I rang a couple of the advertisers, and they offered nothing but sweetness, at annual interest rates ranging from nine to 45 per cent. In fact the girl at Portfield Financial Services in Rotherham sounded so nice that I nearly gave her my personal details there and then for a quick decision on £25,000 — a motorcycle, a wedding, who cares, if everyone else is having one, I might as well help myself. Society has lost any sense that debt is an embarrassing burden or a moral commitment, and while conditions remain benign we will go on loading up with it as if (as Bill Bonner wrote here recently about America’s debt addiction) tomorrow never comes.
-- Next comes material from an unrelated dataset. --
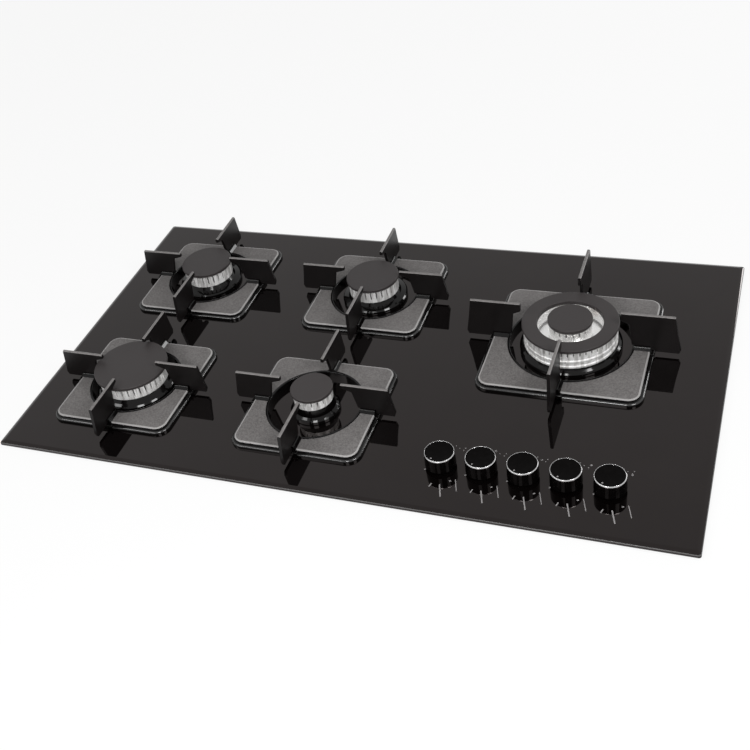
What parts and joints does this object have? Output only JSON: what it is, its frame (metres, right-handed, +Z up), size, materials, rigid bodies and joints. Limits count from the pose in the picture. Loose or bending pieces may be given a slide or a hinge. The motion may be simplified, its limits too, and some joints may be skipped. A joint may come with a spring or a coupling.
{
  "type": "gas cooktop",
  "caption": "Built-in glass gas cooktop: square pan supports with upright fins over capped burners, a triple-crown wok burner, push-and-turn knobs and a closed tray below.",
  "frame": {"origin": "under the middle of the glass, at the level of the tray's underside", "axes": "+X to the user's right along the long side, +Y to the back, +Z up"},
  "size_m": [0.86, 0.5, 0.1115],
  "materials": {
    "black_glass": "polished black toughened glass",
    "seal_foam": "matte closed-cell foam",
    "tray_steel": "zinc-coated sheet",
    "base_enamel": "glossy black enamel on cast aluminium",
    "bright_aluminium": "bright cast and machined",
    "cap_enamel": "matte dark grey enamel",
    "plate_enamel": "textured matte grey enamel, gloss black edge",
    "fin_iron": "satin black enamel",
    "knob_plastic": "glossy black",
    "chrome": "polished",
    "brass": "turned",
    "valve_alloy": "die-cast, satin",
    "rail_steel": "zinc-plated",
    "tube_aluminium": "drawn, satin",
    "white_ceramic": "glazed ceramic",
    "probe_steel": "heat-tinted",
    "dark_plastic": "moulded, matte",
    "grey_plastic": "moulded, matte",
    "zinc_steel": "zinc-plated",
    "spring_steel": "drawn wire"
  },
  "bodies": {
    "root": {"glass_top": "black_glass", "edge_seal": "seal_foam", "bottom_tray": "tray_steel", "burner_base_front_left": "base_enamel", "burner_base_front_middle": "base_enamel", "burner_bases_rear": "base_enamel", "burner_base_wok": "base_enamel", "gas_rail": "rail_steel", "inlet_elbow": "brass", "valve_bodies": "valve_alloy", "gas_tubes": "tube_aluminium", "injectors": "brass", "spark_electrodes": "white_ceramic", "thermocouples": "probe_steel", "ignition_module": "dark_plastic", "mains_terminal": "grey_plastic", "worktop_clamps": "zinc_steel", "screws": "zinc_steel", "stem_springs": "spring_steel"},
    "plug_1": {"valve_plug_1": "brass"},
    "knob_1": {"knob_1": "knob_plastic", "knob_ring_1": "chrome", "valve_stem_1": "brass"},
    "plug_2": {"valve_plug_2": "brass"},
    "knob_2": {"knob_2": "knob_plastic", "knob_ring_2": "chrome", "valve_stem_2": "brass"},
    "plug_3": {"valve_plug_3": "brass"},
    "knob_3": {"knob_3": "knob_plastic", "knob_ring_3": "chrome", "valve_stem_3": "brass"},
    "plug_4": {"valve_plug_4": "brass"},
    "knob_4": {"knob_4": "knob_plastic", "knob_ring_4": "chrome", "valve_stem_4": "brass"},
    "plug_5": {"valve_plug_5": "brass"},
    "knob_5": {"knob_5": "knob_plastic", "knob_ring_5": "chrome", "valve_stem_5": "brass"},
    "support_front_left": {"pan_plate_front_left": "plate_enamel", "pan_fins_front_left": "fin_iron"},
    "crown_front_left": {"flame_crown_front_left": "bright_aluminium"},
    "cap_front_left": {"burner_cap_front_left": "cap_enamel"},
    "support_front_middle": {"pan_plate_front_middle": "plate_enamel", "pan_fins_front_middle": "fin_iron"},
    "crown_front_middle": {"flame_crown_front_middle": "bright_aluminium"},
    "cap_front_middle": {"burner_cap_front_middle": "cap_enamel"},
    "support_rear_left": {"pan_plate_rear_left": "plate_enamel", "pan_fins_rear_left": "fin_iron"},
    "crown_rear_left": {"flame_crown_rear_left": "bright_aluminium"},
    "cap_rear_left": {"burner_cap_rear_left": "cap_enamel"},
    "support_rear_middle": {"pan_plate_rear_middle": "plate_enamel", "pan_fins_rear_middle": "fin_iron"},
    "crown_rear_middle": {"flame_crown_rear_middle": "bright_aluminium"},
    "cap_rear_middle": {"burner_cap_rear_middle": "cap_enamel"},
    "support_wok": {"pan_plate_wok": "plate_enamel", "pan_fins_wok": "fin_iron"},
    "crown_wok": {"flame_crown_wok": "bright_aluminium"},
    "cap_wok_ring": {"burner_cap_wok_ring": "cap_enamel"},
    "cap_wok_centre": {"burner_cap_wok_centre": "cap_enamel"}
  },
  "joints": [
    {"name": "turn_1", "type": "hinge", "parent": "root", "child": "plug_1", "pos_m": [0.138, -0.1795, 0.024], "axis": [0, 0, 1], "range_deg": [0, 210]},
    {"name": "push_1", "type": "slide", "parent": "plug_1", "child": "knob_1", "axis": [0, 0, -1], "range_m": [0, 0.003], "stiffness_N_per_m": 400, "springref_m": -0.005, "deforming": ["stem_springs"]},
    {"name": "turn_2", "type": "hinge", "parent": "root", "child": "plug_2", "pos_m": [0.1855, -0.1795, 0.024], "axis": [0, 0, 1], "range_deg": [0, 210]},
    {"name": "push_2", "type": "slide", "parent": "plug_2", "child": "knob_2", "axis": [0, 0, -1], "range_m": [0, 0.003], "stiffness_N_per_m": 400, "springref_m": -0.005, "deforming": ["stem_springs"]},
    {"name": "turn_3", "type": "hinge", "parent": "root", "child": "plug_3", "pos_m": [0.233, -0.1795, 0.024], "axis": [0, 0, 1], "range_deg": [0, 210]},
    {"name": "push_3", "type": "slide", "parent": "plug_3", "child": "knob_3", "axis": [0, 0, -1], "range_m": [0, 0.003], "stiffness_N_per_m": 400, "springref_m": -0.005, "deforming": ["stem_springs"]},
    {"name": "turn_4", "type": "hinge", "parent": "root", "child": "plug_4", "pos_m": [0.2805, -0.1795, 0.024], "axis": [0, 0, 1], "range_deg": [0, 210]},
    {"name": "push_4", "type": "slide", "parent": "plug_4", "child": "knob_4", "axis": [0, 0, -1], "range_m": [0, 0.003], "stiffness_N_per_m": 400, "springref_m": -0.005, "deforming": ["stem_springs"]},
    {"name": "turn_5", "type": "hinge", "parent": "root", "child": "plug_5", "pos_m": [0.328, -0.1795, 0.024], "axis": [0, 0, 1], "range_deg": [0, 210]},
    {"name": "push_5", "type": "slide", "parent": "plug_5", "child": "knob_5", "axis": [0, 0, -1], "range_m": [0, 0.003], "stiffness_N_per_m": 400, "springref_m": -0.005, "deforming": ["stem_springs"]},
    {"name": "lift_support_front_left", "type": "slide", "parent": "root", "child": "support_front_left", "axis": [0, 0, 1], "range_m": [0, 0.08]},
    {"name": "lift_crown_front_left", "type": "slide", "parent": "root", "child": "crown_front_left", "axis": [0, 0, 1], "range_m": [0, 0.001]},
    {"name": "lift_cap_front_left", "type": "slide", "parent": "crown_front_left", "child": "cap_front_left", "axis": [0, 0, 1], "range_m": [0, 0.001]},
    {"name": "lift_support_front_middle", "type": "slide", "parent": "root", "child": "support_front_middle", "axis": [0, 0, 1], "range_m": [0, 0.08]},
    {"name": "lift_crown_front_middle", "type": "slide", "parent": "root", "child": "crown_front_middle", "axis": [0, 0, 1], "range_m": [0, 0.05]},
    {"name": "lift_cap_front_middle", "type": "slide", "parent": "crown_front_middle", "child": "cap_front_middle", "axis": [0, 0, 1], "range_m": [0, 0.03]},
    {"name": "lift_support_rear_left", "type": "slide", "parent": "root", "child": "support_rear_left", "axis": [0, 0, 1], "range_m": [0, 0.08]},
    {"name": "lift_crown_rear_left", "type": "slide", "parent": "root", "child": "crown_rear_left", "axis": [0, 0, 1], "range_m": [0, 0.05]},
    {"name": "lift_cap_rear_left", "type": "slide", "parent": "crown_rear_left", "child": "cap_rear_left", "axis": [0, 0, 1], "range_m": [0, 0.03]},
    {"name": "lift_support_rear_middle", "type": "slide", "parent": "root", "child": "support_rear_middle", "axis": [0, 0, 1], "range_m": [0, 0.08]},
    {"name": "lift_crown_rear_middle", "type": "slide", "parent": "root", "child": "crown_rear_middle", "axis": [0, 0, 1], "range_m": [0, 0.05]},
    {"name": "lift_cap_rear_middle", "type": "slide", "parent": "crown_rear_middle", "child": "cap_rear_middle", "axis": [0, 0, 1], "range_m": [0, 0.03]},
    {"name": "lift_support_wok", "type": "slide", "parent": "root", "child": "support_wok", "axis": [0, 0, 1], "range_m": [0, 0.08]},
    {"name": "lift_crown_wok", "type": "slide", "parent": "root", "child": "crown_wok", "axis": [0, 0, 1], "range_m": [0, 0.05]},
    {"name": "lift_cap_wok_ring", "type": "slide", "parent": "crown_wok", "child": "cap_wok_ring", "axis": [0, 0, 1], "range_m": [0, 0.03]},
    {"name": "lift_cap_wok_centre", "type": "slide", "parent": "crown_wok", "child": "cap_wok_centre", "axis": [0, 0, 1], "range_m": [0, 0.03]}
  ]
}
But you can be sure it will come one day, when asset prices collapse and interest rates rise and there’s a shaven-headed bloke with a baseball bat at the door, asking for his loan back.
Incidentally, some of the ads for ‘debt management services’ entice customers by asking: ‘Afraid to open the post?’ No, I’m just happy it arrives at all; and if I owe you any money, I popped the cheque in the post seven weeks ago.
‘I do hope the Telegraph isn’t going to go tabloid,’ ventured the woman next to me at Sunday lunch. Not as far as I know, I responded — with a look designed to suggest that I’m the sort of chap who might know but isn’t at liberty to say — but the latest circulation figures are jolly interesting, what with the Observer adding more than 25 per cent to its sales in the first month since it followed the Guardian into the sexy Berliner format, while the jury’s still out on whether going ‘compact’ has really done much good in the longer run for the Independent and the Times, whose January figures were almost exactly the same as a year earlier. And it may all be to do with marketing rather than size anyway, not to mention the free DVDs. But my lunch companion’s eyes had glazed over. ‘It’ll a be great pity if they do change the Telegraph,’ she said wistfully. ‘Tell them from me, it’s a perfect size for plucking pheasants on.’